# Data
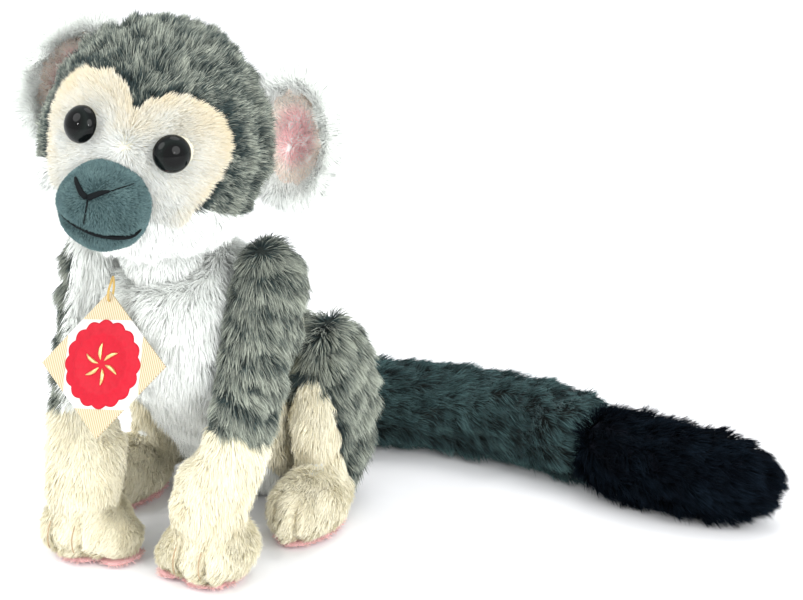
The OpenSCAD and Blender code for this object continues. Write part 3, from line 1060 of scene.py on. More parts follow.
def sew_muzzle():
    short_nap = finish_of("backing_grey", backing_finish((0.06, 0.11, 0.115), (0.03, 0.055, 0.06), size=1.4))
    snout = ball_mesh("muzzle_skin", short_nap)
    set_points(snout.data, from_head(muzzle_surface(points_of(snout.data))))
    stuffed(snout, "head", "grey_plush", 0.9, "muzzle_stuffing")

    def tone(roots, out, draw):
        return 0.42 + Ripple(31, 6.0)(roots) * 0.15 + draw.normal(size=len(roots)) * 0.22

    sew_pile(
        "muzzle_pile", snout, "head", "grey_plush", ["muzzle"],
        steady(1.5), in_head_frame(lambda p: p - np.array([-2.0, -55, -11])), tone,
        keep=lambda r, n: to_head(r)[:, 1] < -25,
        per_mm2=14.0, lift=0.9, ruffle=0.4, clump=0.3, clump_size=1.4, droop=0.0, width=0.75, seed=7,
    )
    thread = finish_of("dark_thread", thread_finish((0.004, 0.006, 0.007)))
    nose_lines = {
        "nose_a": ([(-9.2, -10.4), (-7.4, -11.7), (-5.0, -13.4), (-2.8, -14.3)], [0.5, 0.8, 1.0, 1.1], 1.2),
        "nose_b": ([(-2.8, -14.3), (-1.0, -12.9), (0.8, -11.6), (2.6, -10.6)], [1.1, 1.0, 0.8, 0.4], 1.2),
        "nose_c": ([(2.6, -10.6), (5.2, -8.8), (7.6, -7.4)], 0.22, 0.8),
        "philtrum": ([(-2.8, -14.3), (-2.8, -17.0), (-2.7, -20.0), (-2.5, -23.0)], 0.28, 0.9),
    }
    lines = [sewn_line(name, *how, thread) for name, how in nose_lines.items()]
    belongs(joined("nose_stitching", lines), "head", "dark_thread", "nose_stitch")
    smile = [(-11.6, -23.4), (-7.4, -24.4), (-3.0, -25.0), (2.2, -25.4)]
    smile += [(8.2, -24.7), (11.6, -23.2), (13.2, -20.6)]
    mouth = sewn_line("mouth_stitching", smile, [0.35, 0.5, 0.6, 0.7, 0.75, 0.7, 0.4], 1.0, thread)
    belongs(mouth, "head", "dark_thread", "mouth_stitch")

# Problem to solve
Using the material above, quote the first line and each line after it, stopping at and including the line that holds "return 0.42 +".

# Correct result
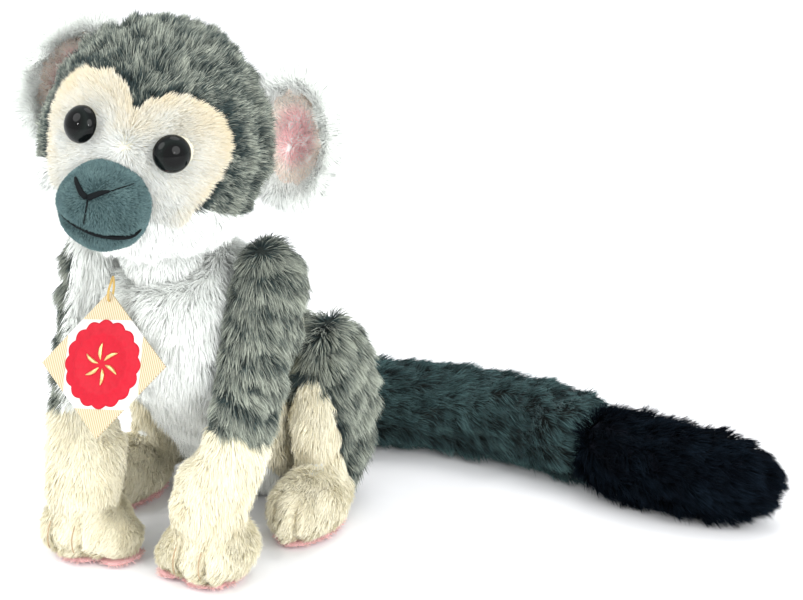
The OpenSCAD and Blender code for this object continues. Write part 3, from line 1060 of scene.py on. More parts follow.
def sew_muzzle():
    short_nap = finish_of("backing_grey", backing_finish((0.06, 0.11, 0.115), (0.03, 0.055, 0.06), size=1.4))
    snout = ball_mesh("muzzle_skin", short_nap)
    set_points(snout.data, from_head(muzzle_surface(points_of(snout.data))))
    stuffed(snout, "head", "grey_plush", 0.9, "muzzle_stuffing")

    def tone(roots, out, draw):
        return 0.42 + Ripple(31, 6.0)(roots) * 0.15 + draw.normal(size=len(roots)) * 0.22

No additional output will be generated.